The following is a guest post from Nicole Hilgendorf, a server in Minneapolis.
I recently asked a colleague what receiving the $7.25 minimum wage as a tipped employee meant to her, and she, without hesitation, responded, “It makes me feel like I am worth something.”
My colleague was not only referring to a sense of monetary worth, but also worth of one’s esteem. Undeniably, an investment in overall human capital drives the American economy, yet the federal minimum wage for tipped employees has remained at $2.13 an hour since 1991. At the same time, the restaurant industry continues to flourish. Minnesota bucks this trend by paying all workers at least $7.25, which is not enough but it is much more than tipped workers get in other parts of the country.
Some politicians want to pass a “tip penalty” or “tip credit,” which would allow employers to pay tipped workers like me much less – between $2.13 and $7.25 an hour.
I have been a server on and off for the past eight years. My serving career began while I attending college in Wisconsin. I received $2.33 an hour plus tips. I never received a paycheck, as my hourly wages covered state and federal taxes. I could not create monthly budget because my monthly income was inconsistent at best. At the end of each month, if I did not earn enough in tip income to cover my bills and rent, I had to choose between picking up additional shifts and missing class or paying bills late, only to incur late penalties.

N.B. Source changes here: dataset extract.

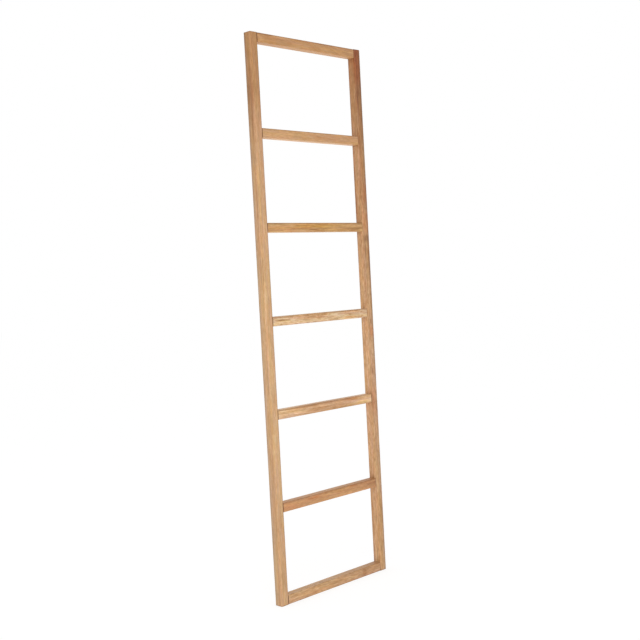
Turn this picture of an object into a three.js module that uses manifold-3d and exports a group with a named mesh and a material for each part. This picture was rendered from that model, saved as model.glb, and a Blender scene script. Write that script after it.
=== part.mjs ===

After I moved from Wisconsin to Minnesota, the first job I was offered was a serving position. I was initially unaware that tipped employees received the actual minimum wage in Minnesota. I assumed throughout the nation, servers were only earning an hourly wage of slightly over two dollars. After receiving an actual paycheck, I felt like a valued employee and worker. More importantly, I realized I lived in a state that values its tipped employees as well.
Because tipping is culturally enforced, it is subjective and therefore not guaranteed. Relying solely on tip money for income is impossible, given that business dictates how much a tipped employee earns in their shift. I am unaware of a single tipped employee that has not at least once in their career left work without receiving any tips.
Furthermore, a 40-hour work week is not typical for tipped employees. A lunch or dinner shift usually last fives hours. Many tipped employees work two jobs (myself included) to make up for lack of work hours.
Tipped employees rarely receive benefits such as health care, paid time off, or a 401(k). They simply cannot afford to get sick – or rather, do not get proper health care when sick. For a tipped employee, any missed work is missed income, and any missed income makes the out of pocket health care costs even more unbearable. Subjecting tipped employees in Minnesota to a “tip penalty” or “tip credit” would dissuade many tipped employees from getting proper care when ill.
I would like to thank Rep. Jason Metsa for taking on the Working America Minimum Wage Challenge. Representative: I know this challenge has deepened your understanding of the realities of a low-wage budget, and made you aware that Minnesota workers every day are sacrificing essentials just to get by.
The intended purpose of a minimum wage is allow any worker to afford basic living standards, but today’s minimum wage only represents the lowest hourly wage in which an employer can legally pay employees. Minimum wage is not a living wage. I hope the state of Minnesota realizes the necessity to fairly compensate all workers – our economy and livelihood depend on it.